Despite the violence and turmoil of the past 18 months, Ms. Akhras stuck to a steady routine, her relatives said. Every morning at 7 o'clock, she would leave home for the half-hour walk to school at the neighboring village of Artas. She would return home in the afternoon and devote herself to homework and housework: cooking, ironing, doing the laundry.

A top student with superior grades, she was preparing for graduation exams in a few months and planned to study journalism at a West Bank university, said her father, Muhammad Akhras, a construction foreman. "She studied all the time," said a brother, Fathi Akhras.

On Sept. 1, 2000, she became engaged to Shadi Abu Laban, a tile layer from Dheisheh. They were to be married in August.

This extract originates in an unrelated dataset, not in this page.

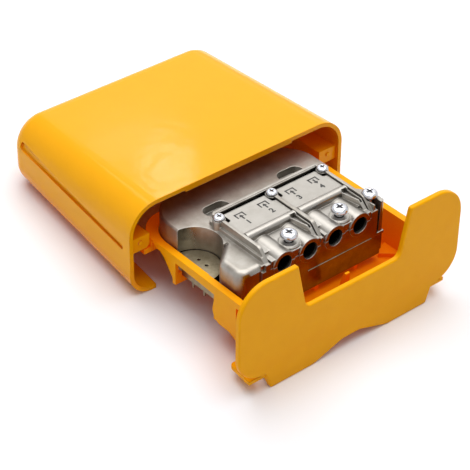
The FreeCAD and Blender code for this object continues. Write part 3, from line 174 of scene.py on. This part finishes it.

Ms. Levy was also preparing for graduation exams. Her specialty in school was photography, and she recently completed a final photo project whose theme was water: pictures of a waterfall, a street puddle, a pond.

But her real passion was exercise. Ms. Levy worked out daily at a local club or in the living room, using a Jane Fonda exercise video from 1985 that had originally been brought by her mother.

"Fitness was her obsession," said the mother, Avigail Levy. "Her appearance was very important to her. She tended to get stressed out, and the exercise was a release."

The second of three children, Ms. Levy was born in Israel but spent the first nine years of her life in California, where her parents lived mostly in Los Angeles before returning home. She was so Americanized that she continued to speak English to her parents even after the family moved back. Her parents later divorced and her older brother moved out, leaving her at home with her mother and a younger brother.

As the violence between Israelis and Palestinians built steadily over the past year and a half, Ms. Akhras betrayed no sign of anger or militancy. She heard the worsening news on television and radio, she saw the scars left by Israeli shellings and military incursions, but there were never any indications that she was slipping into despair or plotting an act of revenge, her relatives said.

"She was quite normal," said her father.

Ms. Levy, for her part, refused to let the increasing Palestinian suicide bombings change her life. She insisted on going downtown with friends, despite her mother's pleas.

"She wasn't afraid," her mother said. "It didn't touch her at all." Ms. Levy was more protective of her mother, though, and would often change the channel on the television at home soon after news of another suicide bombing came on the air.

Last Friday, Ms. Levy told her mother that she wanted fish for Friday night dinner instead of the usual chicken. Her mother sent her out with a shopping list to a grocery shop downstairs, but some of the items, including the rice crackers Ms. Levy favored over high-calorie matzos on Passover, were only available at the supermarket nearby. Neither mother nor daughter dreamed that the place would prove a deathtrap.

At Dheisheh, Ms. Akhras left home as usual for school. Classes were in session that Friday, usually a day off, to make up for time lost during an Israeli incursion a few weeks earlier. After school, friends said, Ms. Akhras said something about running an errand in Jerusalem.

As Ms. Levy walked up to the supermarket in the neighborhood of Kiryat Yovel a little before 2 p.m., Ms. Akhras also approached. They walked to the door, where Ms. Akhras was stopped for a check by a security guard. Then, an explosion.

Ms. Akhras left behind a farewell videotape. Her head wrapped in a checked Arab headscarf, she announced that she was "a living martyr," ready to die for Palestine.

Ms. Levy did not get a chance to say goodbye, but her mother discovered musings in one of her notebooks. "She wrote about love," she said, "and about death. About what comes after death."